GNU Dr. Geo, be a Geometer!


A program to design and manipulate interactive geometric sketches. It helps kids to explore geometry.

Dr. Geo demo

Dr. Geo in a few words.

Dr. Geo aims to be an open, easy to study, modify and extend interactive geometry software. It is distributed with its source code. You can modify its own source code while using it. Ten years old kids use Dr. Geo to explore Euclidean geometric sketches; agile kids extend and program it with its embedded dynamic Smalltalk language and user interface.

Just like other interactive geometry software such as Cabri, Cinderella, Geogebra, Carmetal, with Dr. Geo the user creates a geometric sketch and manipulates it according to its constraints. What sets Dr.Geo apart from the other geometry software is the possibility of studying and even modifying/extending its source code while s/he is using it to create a figure.

In 2000, Dr. Geo was awarded by the AFUL[1], then in 2008 it was awarded again by the ESUG[2]. The curious can read A brief history of GNU Dr. Geo.

What can be done with Dr. Geo?

In primary education, you explore the geometric properties of triangles, parallelograms, squares, rhombus. Advanced users can also design interactive activities to guide the learners, it is achieved with a combined use of interactive sketch and programmed scripts to monitor the learner action. Such examples are distributed with Dr. Geo, and it was the result of pedagogical inquiries.

In secondary education (junior high), learners explore the quadrilateral and triangle properties. Geometric transformations are on the stage too to explore and to study them interactively. Dr. Geo comes with a complete transformation tool set: central and axial symmetries, translation, scale and rotation are ready to use on point, straight line and curve.

Senior high school teachers may even better appreciate the value of Dr. Geo, finding it useful even beyond pure mathematical subjects and into topics such as mechanics. Moreover, Dr. Geo programming is of good help to understand how numerical methods such as Newton-Raphson algorithm (for finding the zero of a function) behave in different situations, to create recursive constructions such as the Fibonacci spiral, based on the Fibonacci numbers or sequence and cobweb diagram, etc.

Downloading Dr. Geo

The latest Dr. Geo release is found at its releases page (former releases).

Source code

The Dr. Geo source code is at github.com/hilaire/drgeo.

To build the executable from the source, checkout the README. You will have to install the Cuis-Smalltalk programming system (licensed under the MIT license)

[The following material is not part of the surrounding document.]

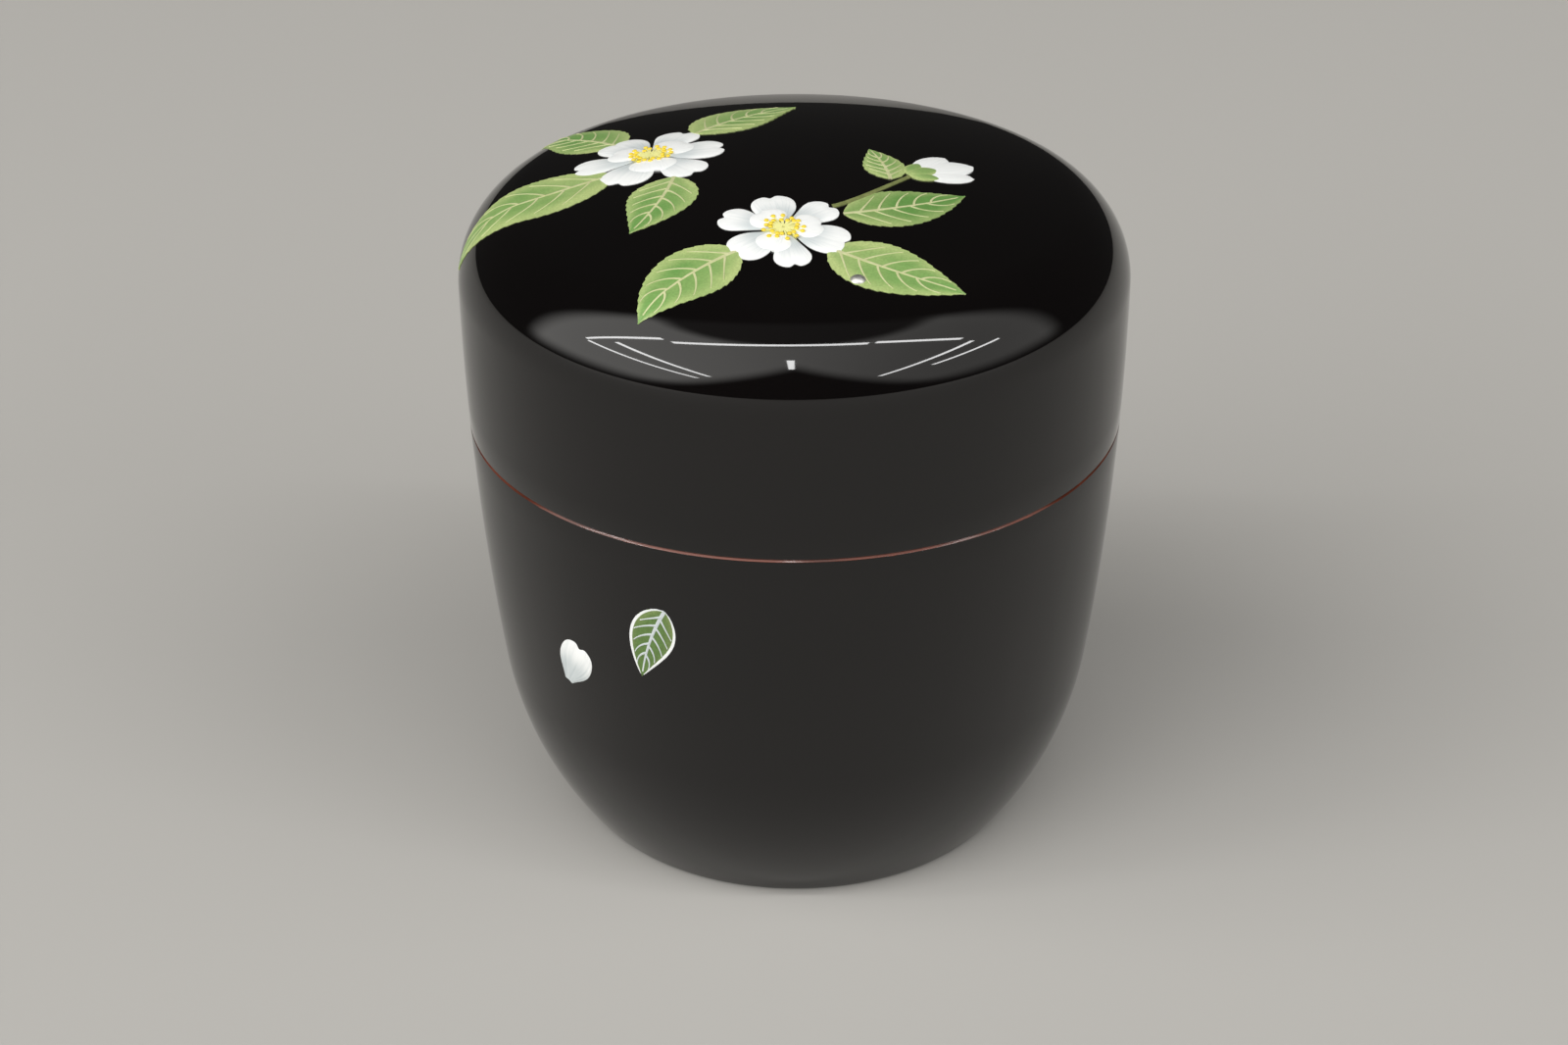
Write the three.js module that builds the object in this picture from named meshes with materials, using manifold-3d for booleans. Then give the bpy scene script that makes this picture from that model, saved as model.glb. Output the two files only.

But do not forget, the Dr. Geo source code can also be edited from the integrated source code browser while running the program.

Documentation

How to contact the Dr. Geo team

Social network
Follow us on Mastodon.
Mailing list
There is a mailing list for all kinds of discussions related to Dr. Geo.

Getting involved

Development of Dr. Geo, and GNU in general, is a volunteer effort, and you can contribute. For information, please read How to help GNU. If you'd like to get involved, it's a good idea to join the discussion forum.

Use the software!
Learn and use Dr. Geo in school with students! You may encounter bugs or you may have ideas for new features. Several were developed at user requests.
Documentation
We have pretty complete user guides in French and English. Its source is the Texinfo format—as requested for any GNU software. Help is welcome for proofreading, formatting contents or contributing chapters.
Documentation source repository
Translation
Dr. Geo user interface needs to be localised to as many languages as possible. To participate in this effort, visit its translation page. Translation is done online from your web browser. You only need a Launchpad account.
Development
For development sources, issue trackers, and other information, please see the Dr. Geo project page.

Licensing

Maintainer. The author of Dr. Geo is Hilaire Fernandes <hilaire AT gnu.org>; he's still maintaining it.

Dr. Geo is free software; you can redistribute it and/or modify it under the terms of the GNU General Public License as published by the Free Software Foundation; either version 2 of the License, or (at your option) any later version.